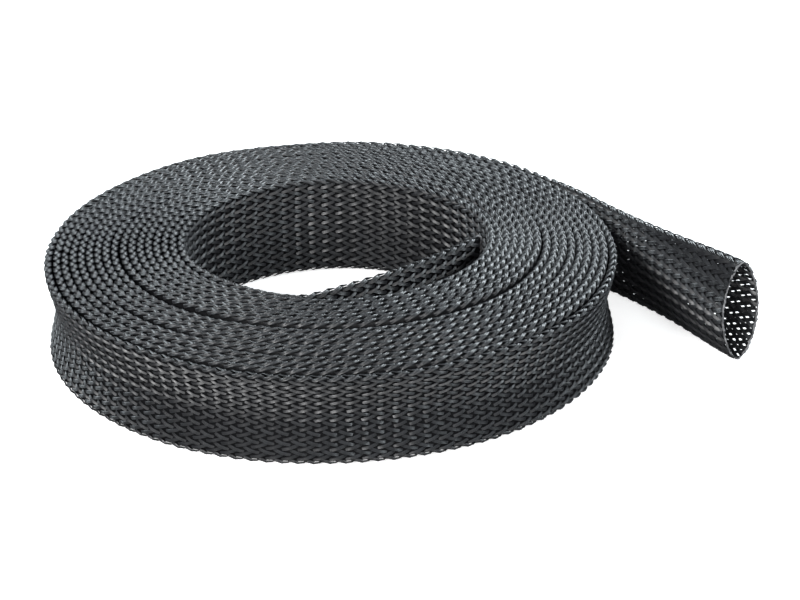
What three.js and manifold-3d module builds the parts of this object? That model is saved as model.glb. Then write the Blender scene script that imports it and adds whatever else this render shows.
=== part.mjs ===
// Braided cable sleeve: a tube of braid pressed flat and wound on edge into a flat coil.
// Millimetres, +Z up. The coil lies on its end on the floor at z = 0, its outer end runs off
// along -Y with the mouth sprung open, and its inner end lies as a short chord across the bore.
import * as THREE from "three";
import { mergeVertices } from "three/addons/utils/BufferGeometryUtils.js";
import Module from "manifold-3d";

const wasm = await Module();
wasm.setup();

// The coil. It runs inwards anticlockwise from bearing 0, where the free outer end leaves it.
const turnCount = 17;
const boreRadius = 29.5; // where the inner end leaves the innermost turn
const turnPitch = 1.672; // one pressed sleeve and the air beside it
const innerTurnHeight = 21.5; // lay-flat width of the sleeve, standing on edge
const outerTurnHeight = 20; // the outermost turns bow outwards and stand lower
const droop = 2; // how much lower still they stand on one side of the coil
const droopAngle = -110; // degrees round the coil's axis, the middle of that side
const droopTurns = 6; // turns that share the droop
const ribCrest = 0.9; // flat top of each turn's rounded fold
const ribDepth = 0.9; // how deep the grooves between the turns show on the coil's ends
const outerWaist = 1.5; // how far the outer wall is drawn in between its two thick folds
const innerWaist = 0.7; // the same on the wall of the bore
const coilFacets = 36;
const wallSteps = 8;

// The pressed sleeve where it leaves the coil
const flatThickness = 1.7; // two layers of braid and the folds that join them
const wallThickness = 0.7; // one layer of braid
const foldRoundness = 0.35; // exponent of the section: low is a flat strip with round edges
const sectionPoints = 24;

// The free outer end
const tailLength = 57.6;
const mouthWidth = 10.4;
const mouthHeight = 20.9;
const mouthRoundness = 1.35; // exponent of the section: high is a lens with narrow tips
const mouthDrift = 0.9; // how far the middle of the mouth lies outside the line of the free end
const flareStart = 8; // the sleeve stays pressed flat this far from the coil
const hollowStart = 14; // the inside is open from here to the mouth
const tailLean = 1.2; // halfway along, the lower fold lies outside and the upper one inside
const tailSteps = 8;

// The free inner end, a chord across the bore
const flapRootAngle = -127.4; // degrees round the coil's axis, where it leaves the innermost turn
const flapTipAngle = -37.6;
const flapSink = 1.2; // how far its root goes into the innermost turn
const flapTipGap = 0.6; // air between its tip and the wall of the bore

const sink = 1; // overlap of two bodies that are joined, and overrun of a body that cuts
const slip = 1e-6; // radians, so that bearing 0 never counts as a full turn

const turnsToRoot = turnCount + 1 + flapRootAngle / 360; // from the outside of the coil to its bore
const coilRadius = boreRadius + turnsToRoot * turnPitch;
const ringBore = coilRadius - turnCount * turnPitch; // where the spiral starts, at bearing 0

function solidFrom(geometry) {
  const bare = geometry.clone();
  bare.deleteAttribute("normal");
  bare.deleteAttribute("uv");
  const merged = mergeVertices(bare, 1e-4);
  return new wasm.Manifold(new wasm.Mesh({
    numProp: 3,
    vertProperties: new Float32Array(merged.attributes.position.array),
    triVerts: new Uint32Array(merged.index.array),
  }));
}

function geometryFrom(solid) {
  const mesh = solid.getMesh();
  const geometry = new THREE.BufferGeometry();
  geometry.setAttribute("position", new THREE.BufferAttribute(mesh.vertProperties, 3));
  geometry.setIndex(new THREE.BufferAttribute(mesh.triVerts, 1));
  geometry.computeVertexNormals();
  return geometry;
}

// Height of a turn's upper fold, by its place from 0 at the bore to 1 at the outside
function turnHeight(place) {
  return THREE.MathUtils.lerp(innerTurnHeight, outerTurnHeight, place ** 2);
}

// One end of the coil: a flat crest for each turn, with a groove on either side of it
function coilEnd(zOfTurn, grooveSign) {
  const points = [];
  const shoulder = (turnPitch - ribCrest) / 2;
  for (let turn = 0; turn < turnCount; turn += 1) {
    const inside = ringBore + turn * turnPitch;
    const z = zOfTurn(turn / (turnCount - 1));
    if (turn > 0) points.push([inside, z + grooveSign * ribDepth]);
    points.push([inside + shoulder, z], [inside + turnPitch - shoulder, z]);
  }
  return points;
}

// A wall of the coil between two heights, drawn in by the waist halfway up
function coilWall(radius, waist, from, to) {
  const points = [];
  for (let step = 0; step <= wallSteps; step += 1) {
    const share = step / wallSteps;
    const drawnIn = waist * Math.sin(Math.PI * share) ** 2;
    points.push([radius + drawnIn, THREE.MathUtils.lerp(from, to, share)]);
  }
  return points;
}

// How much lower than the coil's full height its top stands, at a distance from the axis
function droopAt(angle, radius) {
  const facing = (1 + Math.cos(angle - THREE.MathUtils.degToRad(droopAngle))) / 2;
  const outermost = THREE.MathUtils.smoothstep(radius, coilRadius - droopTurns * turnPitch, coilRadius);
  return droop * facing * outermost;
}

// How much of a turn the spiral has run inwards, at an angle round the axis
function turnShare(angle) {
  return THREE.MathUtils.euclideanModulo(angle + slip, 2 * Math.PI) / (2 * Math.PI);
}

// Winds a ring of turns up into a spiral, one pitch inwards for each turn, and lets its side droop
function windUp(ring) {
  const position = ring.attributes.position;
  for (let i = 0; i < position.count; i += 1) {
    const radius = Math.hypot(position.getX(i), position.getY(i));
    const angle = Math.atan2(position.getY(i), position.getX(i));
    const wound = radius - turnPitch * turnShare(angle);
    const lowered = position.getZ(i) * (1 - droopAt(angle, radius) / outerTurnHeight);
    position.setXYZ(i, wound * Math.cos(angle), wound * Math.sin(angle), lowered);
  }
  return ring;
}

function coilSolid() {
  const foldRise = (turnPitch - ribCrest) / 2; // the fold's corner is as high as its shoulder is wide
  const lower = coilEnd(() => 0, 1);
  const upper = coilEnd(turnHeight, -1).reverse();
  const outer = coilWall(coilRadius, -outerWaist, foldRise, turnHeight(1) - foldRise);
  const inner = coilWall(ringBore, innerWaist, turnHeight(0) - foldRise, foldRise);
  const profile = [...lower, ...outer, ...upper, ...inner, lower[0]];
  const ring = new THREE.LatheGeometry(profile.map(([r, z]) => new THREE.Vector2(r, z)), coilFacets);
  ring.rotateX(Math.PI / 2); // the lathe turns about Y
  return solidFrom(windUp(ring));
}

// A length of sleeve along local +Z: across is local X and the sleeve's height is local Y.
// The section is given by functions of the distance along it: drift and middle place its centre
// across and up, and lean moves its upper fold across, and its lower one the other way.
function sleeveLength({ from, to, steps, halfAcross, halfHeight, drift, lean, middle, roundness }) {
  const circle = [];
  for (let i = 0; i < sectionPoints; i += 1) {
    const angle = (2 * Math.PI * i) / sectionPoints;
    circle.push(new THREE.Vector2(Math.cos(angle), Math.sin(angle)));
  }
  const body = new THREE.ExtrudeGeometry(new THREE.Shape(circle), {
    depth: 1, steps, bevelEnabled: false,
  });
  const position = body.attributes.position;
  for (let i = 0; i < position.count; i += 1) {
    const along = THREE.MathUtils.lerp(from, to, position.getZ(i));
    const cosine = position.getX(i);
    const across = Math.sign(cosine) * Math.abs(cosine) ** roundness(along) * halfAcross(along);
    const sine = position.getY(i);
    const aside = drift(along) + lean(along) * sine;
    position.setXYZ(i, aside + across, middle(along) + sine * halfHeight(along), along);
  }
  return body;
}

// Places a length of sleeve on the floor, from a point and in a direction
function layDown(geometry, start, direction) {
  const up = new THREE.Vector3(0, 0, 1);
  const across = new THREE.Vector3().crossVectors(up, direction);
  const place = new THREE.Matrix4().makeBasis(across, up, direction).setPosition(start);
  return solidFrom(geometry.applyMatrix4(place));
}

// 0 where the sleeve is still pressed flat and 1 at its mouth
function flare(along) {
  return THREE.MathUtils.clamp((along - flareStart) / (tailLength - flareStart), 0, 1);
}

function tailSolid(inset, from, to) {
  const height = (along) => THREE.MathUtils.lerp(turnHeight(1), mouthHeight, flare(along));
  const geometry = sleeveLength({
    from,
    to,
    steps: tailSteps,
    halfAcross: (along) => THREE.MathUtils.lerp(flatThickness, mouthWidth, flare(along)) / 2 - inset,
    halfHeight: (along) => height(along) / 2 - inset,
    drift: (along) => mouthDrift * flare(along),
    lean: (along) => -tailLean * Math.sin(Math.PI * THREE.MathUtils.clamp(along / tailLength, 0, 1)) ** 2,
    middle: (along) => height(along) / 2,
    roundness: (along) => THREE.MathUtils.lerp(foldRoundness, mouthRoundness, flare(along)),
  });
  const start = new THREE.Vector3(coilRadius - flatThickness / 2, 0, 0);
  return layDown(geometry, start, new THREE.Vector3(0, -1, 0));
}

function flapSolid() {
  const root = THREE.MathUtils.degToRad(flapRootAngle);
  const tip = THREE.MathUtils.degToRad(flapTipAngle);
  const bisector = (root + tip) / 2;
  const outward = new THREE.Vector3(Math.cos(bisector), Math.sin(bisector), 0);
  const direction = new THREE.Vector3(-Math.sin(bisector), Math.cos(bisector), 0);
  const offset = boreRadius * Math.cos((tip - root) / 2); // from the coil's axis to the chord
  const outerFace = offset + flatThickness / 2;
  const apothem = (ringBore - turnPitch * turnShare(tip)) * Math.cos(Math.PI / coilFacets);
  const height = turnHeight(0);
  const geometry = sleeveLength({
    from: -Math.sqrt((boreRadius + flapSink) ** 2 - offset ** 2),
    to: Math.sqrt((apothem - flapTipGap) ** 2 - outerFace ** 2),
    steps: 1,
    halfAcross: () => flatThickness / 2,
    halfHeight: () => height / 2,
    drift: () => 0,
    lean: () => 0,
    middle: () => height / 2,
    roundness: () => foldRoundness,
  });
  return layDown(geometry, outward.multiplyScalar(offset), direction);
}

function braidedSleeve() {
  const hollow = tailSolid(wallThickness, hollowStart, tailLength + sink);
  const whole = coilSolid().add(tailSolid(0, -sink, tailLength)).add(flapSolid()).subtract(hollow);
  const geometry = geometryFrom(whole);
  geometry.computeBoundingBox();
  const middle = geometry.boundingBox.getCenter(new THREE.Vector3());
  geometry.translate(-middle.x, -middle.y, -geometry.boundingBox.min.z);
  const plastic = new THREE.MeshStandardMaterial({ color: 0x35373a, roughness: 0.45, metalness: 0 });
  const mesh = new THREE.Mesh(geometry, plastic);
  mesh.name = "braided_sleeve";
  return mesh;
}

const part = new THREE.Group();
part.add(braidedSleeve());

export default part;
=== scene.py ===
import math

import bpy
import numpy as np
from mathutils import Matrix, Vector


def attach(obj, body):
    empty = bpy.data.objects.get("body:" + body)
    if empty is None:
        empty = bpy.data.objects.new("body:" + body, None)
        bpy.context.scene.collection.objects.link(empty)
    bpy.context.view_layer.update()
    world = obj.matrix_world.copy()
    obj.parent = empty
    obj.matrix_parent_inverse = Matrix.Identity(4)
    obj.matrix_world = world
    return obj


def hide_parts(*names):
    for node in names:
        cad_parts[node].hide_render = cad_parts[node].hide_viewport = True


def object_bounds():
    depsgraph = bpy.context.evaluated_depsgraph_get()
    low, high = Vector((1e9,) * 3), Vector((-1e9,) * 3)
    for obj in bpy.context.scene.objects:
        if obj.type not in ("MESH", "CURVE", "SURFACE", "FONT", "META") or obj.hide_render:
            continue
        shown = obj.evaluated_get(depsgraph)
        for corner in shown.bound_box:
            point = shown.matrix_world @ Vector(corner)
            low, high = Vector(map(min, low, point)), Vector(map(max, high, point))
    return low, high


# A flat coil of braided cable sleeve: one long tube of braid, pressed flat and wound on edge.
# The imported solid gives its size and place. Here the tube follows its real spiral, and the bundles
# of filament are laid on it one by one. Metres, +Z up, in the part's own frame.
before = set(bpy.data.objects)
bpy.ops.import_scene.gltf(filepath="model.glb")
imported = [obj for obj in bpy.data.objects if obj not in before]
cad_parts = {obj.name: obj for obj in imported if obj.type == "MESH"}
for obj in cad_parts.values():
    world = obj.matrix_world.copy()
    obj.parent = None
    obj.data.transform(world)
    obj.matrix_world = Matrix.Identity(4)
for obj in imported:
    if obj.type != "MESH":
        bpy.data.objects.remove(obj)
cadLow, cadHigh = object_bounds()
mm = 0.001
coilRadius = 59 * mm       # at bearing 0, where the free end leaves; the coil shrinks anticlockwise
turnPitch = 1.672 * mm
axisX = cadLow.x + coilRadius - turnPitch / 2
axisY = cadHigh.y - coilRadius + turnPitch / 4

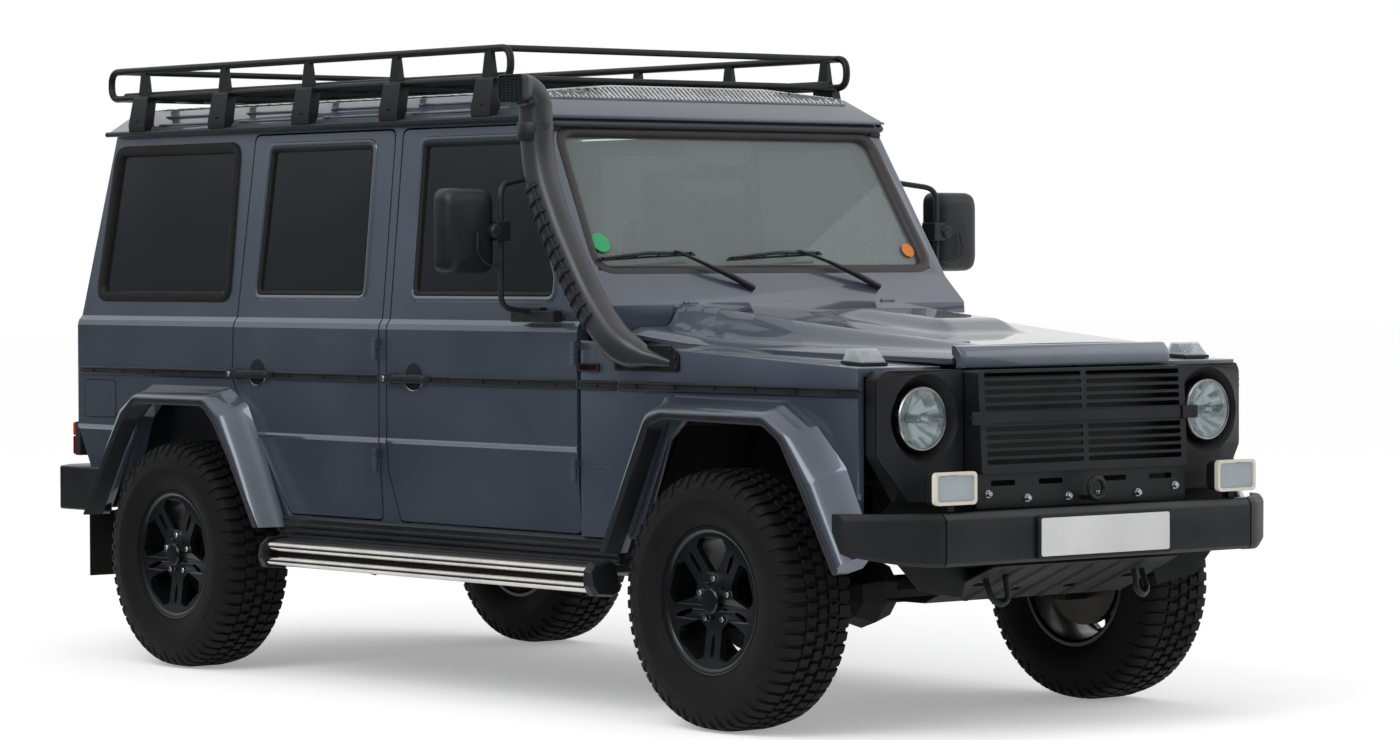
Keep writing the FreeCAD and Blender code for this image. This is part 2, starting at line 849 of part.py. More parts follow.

Directions> Everything from the line with "const middle = geometry.boundingBox.getCenter(new" through the line with "if obj.type not", both ends included, should be repeated exactly; nothing else should appear.

Correct response>
  const middle = geometry.boundingBox.getCenter(new THREE.Vector3());
  geometry.translate(-middle.x, -middle.y, -geometry.boundingBox.min.z);
  const plastic = new THREE.MeshStandardMaterial({ color: 0x35373a, roughness: 0.45, metalness: 0 });
  const mesh = new THREE.Mesh(geometry, plastic);
  mesh.name = "braided_sleeve";
  return mesh;
}

const part = new THREE.Group();
part.add(braidedSleeve());

export default part;
=== scene.py ===
import math

import bpy
import numpy as np
from mathutils import Matrix, Vector


def attach(obj, body):
    empty = bpy.data.objects.get("body:" + body)
    if empty is None:
        empty = bpy.data.objects.new("body:" + body, None)
        bpy.context.scene.collection.objects.link(empty)
    bpy.context.view_layer.update()
    world = obj.matrix_world.copy()
    obj.parent = empty
    obj.matrix_parent_inverse = Matrix.Identity(4)
    obj.matrix_world = world
    return obj


def hide_parts(*names):
    for node in names:
        cad_parts[node].hide_render = cad_parts[node].hide_viewport = True


def object_bounds():
    depsgraph = bpy.context.evaluated_depsgraph_get()
    low, high = Vector((1e9,) * 3), Vector((-1e9,) * 3)
    for obj in bpy.context.scene.objects:
        if obj.type not in ("MESH", "CURVE", "SURFACE", "FONT", "META") or obj.hide_render:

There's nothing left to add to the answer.